Tuesday, August 22, 2006

Sideways


Wine tasting in Solvang and Los Olivos!

"If they order Merlot, I'm leavin'. I am NOT drinking any fuckin' Merlot!" (I think I actually did have some...somewhere.)

When I think of wine tasting, I think of an ostrich farm, naturally.

Emu Emo.

Nicole, Lady of the Ostriches

Play Freebird!

I swirled mine a little too vigorously.

The patio at Lincourt/Foley vineyards.

Nicole, a little snokkered at said vineyard.

This was a tough guy that worked at the Foxen Vineyards tasting room. Touch that tennis ball at your own peril.

I love pictures like this

Monday, August 14, 2006

A Cry For Help

Please, friends, help me help myself. I use the word "lovely" faaaaaar too much.

"How's it going, John?"
"Lovely, how are you?"

"Hey John, how have you been?"
"Lovely, thank you."

"How was your weekend?"
"Lovely."

I don't mean to do it. At this point, it's an instinct. But I need to deny it and change it. If I were someone else, it would drive me insane that my answer to any question was the same word, much less that word being "lovely."

If you catch me saying the word, please...call me on it. I can't do this without your support.

Wednesday, August 09, 2006

WTC, OC, Oh.

I was talking to someone at work earlier this week who was saying how enthused she was to see Oliver Stone's "World Trade Center." Her reason was that she wants to be reminded. She said she thinks we all should be reminded. My thing is...I haven't forgotten.

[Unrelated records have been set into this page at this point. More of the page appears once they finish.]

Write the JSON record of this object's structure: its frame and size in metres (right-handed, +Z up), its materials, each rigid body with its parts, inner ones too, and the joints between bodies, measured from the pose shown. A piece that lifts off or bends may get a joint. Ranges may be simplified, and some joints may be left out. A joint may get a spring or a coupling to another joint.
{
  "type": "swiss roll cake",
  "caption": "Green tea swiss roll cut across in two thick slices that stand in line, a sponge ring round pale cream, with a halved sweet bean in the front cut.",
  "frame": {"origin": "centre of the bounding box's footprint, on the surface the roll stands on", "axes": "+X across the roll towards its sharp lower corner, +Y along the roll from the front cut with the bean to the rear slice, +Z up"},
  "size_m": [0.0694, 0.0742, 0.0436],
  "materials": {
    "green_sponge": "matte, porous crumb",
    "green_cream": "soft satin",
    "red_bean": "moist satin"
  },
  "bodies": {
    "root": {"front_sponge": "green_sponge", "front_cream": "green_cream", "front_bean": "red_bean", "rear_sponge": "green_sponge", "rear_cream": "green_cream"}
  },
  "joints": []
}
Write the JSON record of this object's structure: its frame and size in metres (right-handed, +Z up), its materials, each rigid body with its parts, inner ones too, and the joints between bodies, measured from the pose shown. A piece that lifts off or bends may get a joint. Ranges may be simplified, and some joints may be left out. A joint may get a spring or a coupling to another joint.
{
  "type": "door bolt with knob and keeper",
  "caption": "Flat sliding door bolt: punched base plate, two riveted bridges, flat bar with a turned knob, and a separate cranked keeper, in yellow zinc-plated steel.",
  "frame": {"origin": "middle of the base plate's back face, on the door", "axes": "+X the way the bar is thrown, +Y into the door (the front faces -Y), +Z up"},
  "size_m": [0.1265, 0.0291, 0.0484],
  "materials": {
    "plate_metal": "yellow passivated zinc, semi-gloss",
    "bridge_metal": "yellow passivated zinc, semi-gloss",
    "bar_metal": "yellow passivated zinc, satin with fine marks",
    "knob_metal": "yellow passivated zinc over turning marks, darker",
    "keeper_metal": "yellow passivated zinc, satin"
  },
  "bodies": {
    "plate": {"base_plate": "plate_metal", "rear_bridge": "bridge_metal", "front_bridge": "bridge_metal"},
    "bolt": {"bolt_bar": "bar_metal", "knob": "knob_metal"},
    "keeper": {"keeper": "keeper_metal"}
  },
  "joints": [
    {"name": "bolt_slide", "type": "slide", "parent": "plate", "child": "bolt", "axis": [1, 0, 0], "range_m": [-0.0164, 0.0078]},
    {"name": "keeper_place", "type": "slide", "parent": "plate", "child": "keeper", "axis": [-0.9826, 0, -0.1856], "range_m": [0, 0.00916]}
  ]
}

It was five years ago. I don't need to be reminded. Does anyone feel they need to be reminded at this point?

I enjoy finding new music, especially from emerging artists I have never heard of. What's beginning to get on my nerves is that so often when I find something new, it's already been pimped by "The OC," "Grey's Anatomy," or some other hip television show. It says it on their website if it doesn't have a big sticker proclaiming it on the cd packaging. I understand why it's there. I do. But I don't like it. Imagine you are out wandering in the woods and you happen upon a hidden trail. You follow it and find it to be quite a gem. It leads to a beautiful waterfall, hot springs, and cave. At this point, you're having a nice little Saturday, a real genuine, unique experience. You walk inside the cave only to find the words "The OC Was Here" spray painted in hot pink on the cave walls. It doesn't ruin the day or anything. The trail is still the trail, the cave is still the cave, but it's just kind of like.....Oh.

Say you meet some girl (or guy) and you think they're the cats pajamas. You start getting all excited and falling in love and thinking about the future (prematurely, of course) and then you find out they are a porn star. Oh.

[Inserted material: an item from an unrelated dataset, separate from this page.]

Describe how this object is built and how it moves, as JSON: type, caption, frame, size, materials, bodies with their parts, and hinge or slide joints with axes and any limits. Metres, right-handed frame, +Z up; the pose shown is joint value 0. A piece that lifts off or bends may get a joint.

Keep your damn stickers off my damn CDs! I don't give a frog's fat ass if The OC pimped a song off this album to tenderize a sad montage with acoustic guitar and whispery vocals! If I like it, I like it and if I do, I don't want to associate it with fictional spoiled Newport Beach teenagers.

Tuesday, August 08, 2006

la la la

There is a guy I work with who for at least 9 consecutive months has 1) worn a polo shirt and 2) had his lunch delivered to his next, never leaving the building all day.

There is a girl I work with who wears the same white skirt no less than 3 times a week.

Why do I care? I don't. Wear whatever you like. Wear the same thing for 2 years straight if ya like...but don't think nobody notices.

I watched "The Family Stone" last night. Not really a Christmas movie but the setting was a small New England town at Christmas. I know it's August, but what can I say? It was nice.